--- Begin ---

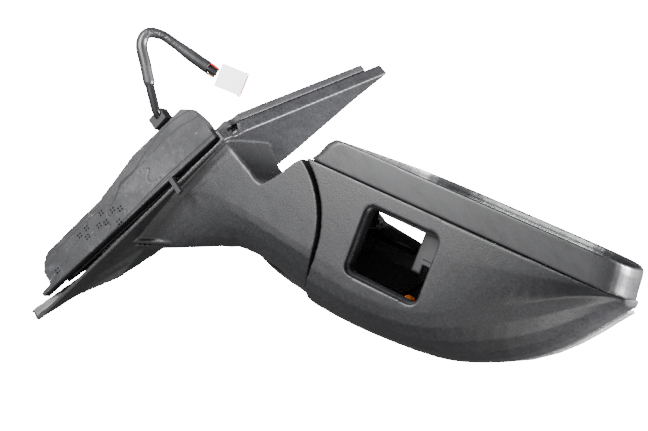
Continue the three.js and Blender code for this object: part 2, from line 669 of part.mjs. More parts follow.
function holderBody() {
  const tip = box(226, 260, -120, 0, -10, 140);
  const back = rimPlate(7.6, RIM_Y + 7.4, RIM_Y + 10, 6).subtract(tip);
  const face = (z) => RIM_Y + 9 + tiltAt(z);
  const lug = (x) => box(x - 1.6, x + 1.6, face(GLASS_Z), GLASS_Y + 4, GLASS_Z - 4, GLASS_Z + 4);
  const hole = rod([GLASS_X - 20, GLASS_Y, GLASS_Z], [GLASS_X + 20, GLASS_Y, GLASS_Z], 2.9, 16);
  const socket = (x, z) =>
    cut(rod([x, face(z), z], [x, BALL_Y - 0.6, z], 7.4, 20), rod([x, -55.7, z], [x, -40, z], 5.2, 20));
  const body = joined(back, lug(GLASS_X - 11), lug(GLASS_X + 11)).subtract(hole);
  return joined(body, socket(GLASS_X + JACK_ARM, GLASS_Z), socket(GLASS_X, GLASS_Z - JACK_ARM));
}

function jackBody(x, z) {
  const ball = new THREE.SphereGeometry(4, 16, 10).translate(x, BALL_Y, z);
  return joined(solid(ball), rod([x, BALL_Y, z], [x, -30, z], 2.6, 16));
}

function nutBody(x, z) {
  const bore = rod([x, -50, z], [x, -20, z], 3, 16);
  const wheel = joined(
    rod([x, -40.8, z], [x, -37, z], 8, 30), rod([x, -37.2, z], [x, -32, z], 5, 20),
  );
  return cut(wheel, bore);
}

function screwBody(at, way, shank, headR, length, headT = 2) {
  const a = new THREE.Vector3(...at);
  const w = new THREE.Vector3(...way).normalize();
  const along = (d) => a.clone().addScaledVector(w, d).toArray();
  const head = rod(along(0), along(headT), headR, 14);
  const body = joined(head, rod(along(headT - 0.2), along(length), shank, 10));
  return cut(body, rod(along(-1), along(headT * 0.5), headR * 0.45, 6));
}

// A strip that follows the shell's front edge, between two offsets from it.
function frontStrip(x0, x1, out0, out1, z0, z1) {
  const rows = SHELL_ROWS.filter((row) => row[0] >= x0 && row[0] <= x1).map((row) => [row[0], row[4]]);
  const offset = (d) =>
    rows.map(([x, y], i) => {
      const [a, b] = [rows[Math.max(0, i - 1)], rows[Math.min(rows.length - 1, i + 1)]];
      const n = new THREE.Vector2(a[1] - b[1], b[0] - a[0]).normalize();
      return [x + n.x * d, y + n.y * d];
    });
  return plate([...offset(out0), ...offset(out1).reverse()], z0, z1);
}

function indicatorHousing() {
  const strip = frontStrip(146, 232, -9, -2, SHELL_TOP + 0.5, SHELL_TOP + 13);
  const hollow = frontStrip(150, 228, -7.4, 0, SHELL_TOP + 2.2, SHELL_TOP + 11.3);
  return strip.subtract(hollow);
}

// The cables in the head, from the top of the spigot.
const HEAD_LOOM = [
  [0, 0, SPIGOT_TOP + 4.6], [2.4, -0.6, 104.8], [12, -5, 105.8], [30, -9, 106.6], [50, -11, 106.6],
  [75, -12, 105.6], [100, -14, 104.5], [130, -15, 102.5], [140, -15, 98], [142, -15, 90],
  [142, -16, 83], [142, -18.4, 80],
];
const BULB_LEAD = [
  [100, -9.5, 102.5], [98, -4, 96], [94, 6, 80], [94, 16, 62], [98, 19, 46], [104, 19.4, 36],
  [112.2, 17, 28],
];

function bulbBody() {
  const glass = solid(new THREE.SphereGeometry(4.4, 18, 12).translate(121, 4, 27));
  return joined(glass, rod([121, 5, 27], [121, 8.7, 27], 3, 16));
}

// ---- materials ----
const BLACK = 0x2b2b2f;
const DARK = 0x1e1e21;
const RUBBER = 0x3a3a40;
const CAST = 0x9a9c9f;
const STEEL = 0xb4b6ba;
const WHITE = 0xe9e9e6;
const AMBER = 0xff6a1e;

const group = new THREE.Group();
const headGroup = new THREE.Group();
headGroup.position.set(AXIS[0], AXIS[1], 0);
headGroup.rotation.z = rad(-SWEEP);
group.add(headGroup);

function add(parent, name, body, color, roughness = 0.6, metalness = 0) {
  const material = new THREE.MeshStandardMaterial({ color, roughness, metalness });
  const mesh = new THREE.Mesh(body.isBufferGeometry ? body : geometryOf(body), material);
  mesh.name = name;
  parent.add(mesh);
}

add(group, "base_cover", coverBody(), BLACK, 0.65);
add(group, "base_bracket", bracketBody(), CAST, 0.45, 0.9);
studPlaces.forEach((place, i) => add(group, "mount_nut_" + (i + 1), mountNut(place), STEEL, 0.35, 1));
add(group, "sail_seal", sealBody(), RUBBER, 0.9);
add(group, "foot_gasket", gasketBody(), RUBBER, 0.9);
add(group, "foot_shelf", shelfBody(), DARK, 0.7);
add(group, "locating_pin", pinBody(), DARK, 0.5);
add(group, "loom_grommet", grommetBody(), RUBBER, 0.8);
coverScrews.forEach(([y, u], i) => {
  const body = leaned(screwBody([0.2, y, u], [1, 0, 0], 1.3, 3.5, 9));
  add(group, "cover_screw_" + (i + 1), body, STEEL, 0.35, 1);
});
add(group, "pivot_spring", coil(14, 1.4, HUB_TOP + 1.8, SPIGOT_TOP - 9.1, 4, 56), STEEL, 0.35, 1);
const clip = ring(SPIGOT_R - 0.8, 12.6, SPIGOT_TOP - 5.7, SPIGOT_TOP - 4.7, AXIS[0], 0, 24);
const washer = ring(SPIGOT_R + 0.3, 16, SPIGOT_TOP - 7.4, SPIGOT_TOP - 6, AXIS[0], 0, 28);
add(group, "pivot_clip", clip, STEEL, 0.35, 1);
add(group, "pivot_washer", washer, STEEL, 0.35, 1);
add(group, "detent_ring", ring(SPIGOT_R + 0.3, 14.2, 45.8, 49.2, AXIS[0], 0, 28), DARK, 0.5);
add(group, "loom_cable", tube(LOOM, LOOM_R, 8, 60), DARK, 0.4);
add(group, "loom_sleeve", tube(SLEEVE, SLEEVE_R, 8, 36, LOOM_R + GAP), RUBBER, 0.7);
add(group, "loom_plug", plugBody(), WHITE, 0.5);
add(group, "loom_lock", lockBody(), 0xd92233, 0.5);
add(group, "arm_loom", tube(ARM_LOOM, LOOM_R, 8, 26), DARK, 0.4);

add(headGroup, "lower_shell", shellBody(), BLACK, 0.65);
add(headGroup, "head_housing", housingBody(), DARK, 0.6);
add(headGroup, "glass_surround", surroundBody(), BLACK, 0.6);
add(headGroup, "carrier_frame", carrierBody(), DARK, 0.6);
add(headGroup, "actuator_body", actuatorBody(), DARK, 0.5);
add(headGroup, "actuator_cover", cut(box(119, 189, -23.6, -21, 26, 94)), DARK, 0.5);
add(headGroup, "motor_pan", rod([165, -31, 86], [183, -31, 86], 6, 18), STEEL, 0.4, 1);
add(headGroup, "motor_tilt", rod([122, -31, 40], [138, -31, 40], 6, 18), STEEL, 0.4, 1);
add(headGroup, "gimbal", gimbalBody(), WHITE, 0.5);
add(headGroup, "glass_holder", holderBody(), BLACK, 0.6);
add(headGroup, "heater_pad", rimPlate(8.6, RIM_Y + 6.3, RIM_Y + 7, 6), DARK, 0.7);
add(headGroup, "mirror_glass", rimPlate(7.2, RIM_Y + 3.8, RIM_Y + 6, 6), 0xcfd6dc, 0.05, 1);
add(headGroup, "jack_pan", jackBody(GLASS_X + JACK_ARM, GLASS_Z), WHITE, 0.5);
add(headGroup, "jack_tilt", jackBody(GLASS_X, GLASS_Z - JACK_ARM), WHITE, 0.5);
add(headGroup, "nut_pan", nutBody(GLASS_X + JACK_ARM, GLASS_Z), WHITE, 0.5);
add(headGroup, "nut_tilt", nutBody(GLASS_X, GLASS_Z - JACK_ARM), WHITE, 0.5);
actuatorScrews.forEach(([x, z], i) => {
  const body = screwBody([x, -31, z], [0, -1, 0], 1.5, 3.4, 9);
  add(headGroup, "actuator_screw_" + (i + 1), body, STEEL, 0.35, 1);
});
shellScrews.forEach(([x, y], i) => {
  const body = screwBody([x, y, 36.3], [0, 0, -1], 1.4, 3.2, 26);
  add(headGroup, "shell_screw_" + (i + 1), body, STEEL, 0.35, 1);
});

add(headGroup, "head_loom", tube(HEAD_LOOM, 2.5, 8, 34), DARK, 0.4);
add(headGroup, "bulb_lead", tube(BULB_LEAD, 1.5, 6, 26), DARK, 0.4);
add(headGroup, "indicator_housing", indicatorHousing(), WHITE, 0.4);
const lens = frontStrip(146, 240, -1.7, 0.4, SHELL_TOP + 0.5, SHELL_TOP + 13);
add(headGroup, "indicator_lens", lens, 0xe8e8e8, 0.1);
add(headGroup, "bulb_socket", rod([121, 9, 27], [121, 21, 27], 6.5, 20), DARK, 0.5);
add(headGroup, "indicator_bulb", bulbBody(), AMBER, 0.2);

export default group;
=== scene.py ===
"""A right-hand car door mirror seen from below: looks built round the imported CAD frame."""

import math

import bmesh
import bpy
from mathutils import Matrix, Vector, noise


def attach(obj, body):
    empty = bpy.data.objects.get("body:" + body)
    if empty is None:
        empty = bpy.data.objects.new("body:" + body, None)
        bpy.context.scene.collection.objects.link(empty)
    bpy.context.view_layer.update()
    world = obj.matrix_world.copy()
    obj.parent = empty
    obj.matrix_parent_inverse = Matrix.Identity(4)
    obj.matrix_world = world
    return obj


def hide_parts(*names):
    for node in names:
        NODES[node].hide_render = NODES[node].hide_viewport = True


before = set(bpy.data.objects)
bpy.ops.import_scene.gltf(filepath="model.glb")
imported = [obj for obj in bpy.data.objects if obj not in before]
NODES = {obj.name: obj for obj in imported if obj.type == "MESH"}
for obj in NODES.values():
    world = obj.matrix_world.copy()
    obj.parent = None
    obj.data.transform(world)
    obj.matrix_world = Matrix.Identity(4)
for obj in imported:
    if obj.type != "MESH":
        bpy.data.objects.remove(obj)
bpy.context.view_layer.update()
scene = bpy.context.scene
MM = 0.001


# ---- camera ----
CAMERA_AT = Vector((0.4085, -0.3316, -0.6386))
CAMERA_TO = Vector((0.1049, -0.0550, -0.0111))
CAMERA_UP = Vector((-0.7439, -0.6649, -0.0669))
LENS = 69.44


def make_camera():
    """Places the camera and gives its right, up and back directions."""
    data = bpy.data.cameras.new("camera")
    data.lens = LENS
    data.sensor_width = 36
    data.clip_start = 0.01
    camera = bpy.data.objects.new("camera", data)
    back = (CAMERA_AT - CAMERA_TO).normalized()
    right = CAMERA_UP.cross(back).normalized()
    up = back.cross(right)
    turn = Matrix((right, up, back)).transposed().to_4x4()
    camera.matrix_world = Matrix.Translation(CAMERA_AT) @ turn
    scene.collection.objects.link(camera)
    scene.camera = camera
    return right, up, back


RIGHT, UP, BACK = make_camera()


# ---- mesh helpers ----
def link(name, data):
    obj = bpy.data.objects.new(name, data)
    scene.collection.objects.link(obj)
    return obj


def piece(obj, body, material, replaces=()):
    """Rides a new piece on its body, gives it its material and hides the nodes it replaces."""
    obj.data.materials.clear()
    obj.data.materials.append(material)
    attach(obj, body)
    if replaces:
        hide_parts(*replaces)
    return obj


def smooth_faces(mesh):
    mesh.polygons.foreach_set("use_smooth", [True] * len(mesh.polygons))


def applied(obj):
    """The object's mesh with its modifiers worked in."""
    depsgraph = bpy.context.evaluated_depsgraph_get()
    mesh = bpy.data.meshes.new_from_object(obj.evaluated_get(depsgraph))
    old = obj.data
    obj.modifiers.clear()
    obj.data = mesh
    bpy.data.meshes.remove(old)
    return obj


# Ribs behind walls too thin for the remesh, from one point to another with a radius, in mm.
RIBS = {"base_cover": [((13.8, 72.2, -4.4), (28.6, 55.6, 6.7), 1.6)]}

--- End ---

◆ Task instructions
Your task is to repeat exactly the lines from the one that contains "34), DARK, 0.4);" through the one that contains "bpy.data.objects.remove(obj)", with both end lines included.

◆ Exercise answer
add(headGroup, "head_loom", tube(HEAD_LOOM, 2.5, 8, 34), DARK, 0.4);
add(headGroup, "bulb_lead", tube(BULB_LEAD, 1.5, 6, 26), DARK, 0.4);
add(headGroup, "indicator_housing", indicatorHousing(), WHITE, 0.4);
const lens = frontStrip(146, 240, -1.7, 0.4, SHELL_TOP + 0.5, SHELL_TOP + 13);
add(headGroup, "indicator_lens", lens, 0xe8e8e8, 0.1);
add(headGroup, "bulb_socket", rod([121, 9, 27], [121, 21, 27], 6.5, 20), DARK, 0.5);
add(headGroup, "indicator_bulb", bulbBody(), AMBER, 0.2);

export default group;
=== scene.py ===
"""A right-hand car door mirror seen from below: looks built round the imported CAD frame."""

import math

import bmesh
import bpy
from mathutils import Matrix, Vector, noise


def attach(obj, body):
    empty = bpy.data.objects.get("body:" + body)
    if empty is None:
        empty = bpy.data.objects.new("body:" + body, None)
        bpy.context.scene.collection.objects.link(empty)
    bpy.context.view_layer.update()
    world = obj.matrix_world.copy()
    obj.parent = empty
    obj.matrix_parent_inverse = Matrix.Identity(4)
    obj.matrix_world = world
    return obj


def hide_parts(*names):
    for node in names:
        NODES[node].hide_render = NODES[node].hide_viewport = True


before = set(bpy.data.objects)
bpy.ops.import_scene.gltf(filepath="model.glb")
imported = [obj for obj in bpy.data.objects if obj not in before]
NODES = {obj.name: obj for obj in imported if obj.type == "MESH"}
for obj in NODES.values():
    world = obj.matrix_world.copy()
    obj.parent = None
    obj.data.transform(world)
    obj.matrix_world = Matrix.Identity(4)
for obj in imported:
    if obj.type != "MESH":
        bpy.data.objects.remove(obj)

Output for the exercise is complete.